** Begin DATA EXCERPT **
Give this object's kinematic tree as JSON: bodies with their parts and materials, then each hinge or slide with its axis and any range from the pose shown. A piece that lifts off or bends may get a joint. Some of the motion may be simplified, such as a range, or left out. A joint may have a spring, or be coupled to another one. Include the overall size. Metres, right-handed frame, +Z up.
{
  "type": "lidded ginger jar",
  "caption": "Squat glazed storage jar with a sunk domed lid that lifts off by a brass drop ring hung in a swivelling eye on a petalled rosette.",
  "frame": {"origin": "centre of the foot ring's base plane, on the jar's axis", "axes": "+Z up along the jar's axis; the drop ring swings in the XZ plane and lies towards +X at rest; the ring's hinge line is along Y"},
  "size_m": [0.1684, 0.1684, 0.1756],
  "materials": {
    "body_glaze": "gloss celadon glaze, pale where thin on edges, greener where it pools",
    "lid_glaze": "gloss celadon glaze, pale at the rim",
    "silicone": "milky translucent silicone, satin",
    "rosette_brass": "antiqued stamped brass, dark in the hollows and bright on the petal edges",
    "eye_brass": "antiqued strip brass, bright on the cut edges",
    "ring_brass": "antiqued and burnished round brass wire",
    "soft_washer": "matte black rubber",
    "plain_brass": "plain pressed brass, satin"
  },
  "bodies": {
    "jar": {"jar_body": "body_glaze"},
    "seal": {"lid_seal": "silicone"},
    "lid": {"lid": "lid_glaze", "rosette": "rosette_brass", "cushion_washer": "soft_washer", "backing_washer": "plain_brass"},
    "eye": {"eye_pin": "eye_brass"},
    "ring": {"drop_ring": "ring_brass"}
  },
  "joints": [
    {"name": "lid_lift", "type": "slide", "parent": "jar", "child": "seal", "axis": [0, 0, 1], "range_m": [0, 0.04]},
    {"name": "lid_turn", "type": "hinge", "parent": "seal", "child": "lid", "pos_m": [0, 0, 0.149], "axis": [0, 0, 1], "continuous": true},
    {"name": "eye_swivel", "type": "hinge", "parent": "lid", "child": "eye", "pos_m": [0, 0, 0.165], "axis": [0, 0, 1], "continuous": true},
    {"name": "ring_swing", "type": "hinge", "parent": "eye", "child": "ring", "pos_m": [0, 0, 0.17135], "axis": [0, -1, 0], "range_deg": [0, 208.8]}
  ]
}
** End DATA EXCERPT **
### WHAT YOU SHOULD DO
Copy each line of the data exactly, leaving nothing out.

### ANSWER TO THE EXERCISE
Give this object's kinematic tree as JSON: bodies with their parts and materials, then each hinge or slide with its axis and any range from the pose shown. A piece that lifts off or bends may get a joint. Some of the motion may be simplified, such as a range, or left out. A joint may have a spring, or be coupled to another one. Include the overall size. Metres, right-handed frame, +Z up.
{
  "type": "lidded ginger jar",
  "caption": "Squat glazed storage jar with a sunk domed lid that lifts off by a brass drop ring hung in a swivelling eye on a petalled rosette.",
  "frame": {"origin": "centre of the foot ring's base plane, on the jar's axis", "axes": "+Z up along the jar's axis; the drop ring swings in the XZ plane and lies towards +X at rest; the ring's hinge line is along Y"},
  "size_m": [0.1684, 0.1684, 0.1756],
  "materials": {
    "body_glaze": "gloss celadon glaze, pale where thin on edges, greener where it pools",
    "lid_glaze": "gloss celadon glaze, pale at the rim",
    "silicone": "milky translucent silicone, satin",
    "rosette_brass": "antiqued stamped brass, dark in the hollows and bright on the petal edges",
    "eye_brass": "antiqued strip brass, bright on the cut edges",
    "ring_brass": "antiqued and burnished round brass wire",
    "soft_washer": "matte black rubber",
    "plain_brass": "plain pressed brass, satin"
  },
  "bodies": {
    "jar": {"jar_body": "body_glaze"},
    "seal": {"lid_seal": "silicone"},
    "lid": {"lid": "lid_glaze", "rosette": "rosette_brass", "cushion_washer": "soft_washer", "backing_washer": "plain_brass"},
    "eye": {"eye_pin": "eye_brass"},
    "ring": {"drop_ring": "ring_brass"}
  },
  "joints": [
    {"name": "lid_lift", "type": "slide", "parent": "jar", "child": "seal", "axis": [0, 0, 1], "range_m": [0, 0.04]},
    {"name": "lid_turn", "type": "hinge", "parent": "seal", "child": "lid", "pos_m": [0, 0, 0.149], "axis": [0, 0, 1], "continuous": true},
    {"name": "eye_swivel", "type": "hinge", "parent": "lid", "child": "eye", "pos_m": [0, 0, 0.165], "axis": [0, 0, 1], "continuous": true},
    {"name": "ring_swing", "type": "hinge", "parent": "eye", "child": "ring", "pos_m": [0, 0, 0.17135], "axis": [0, -1, 0], "range_deg": [0, 208.8]}
  ]
}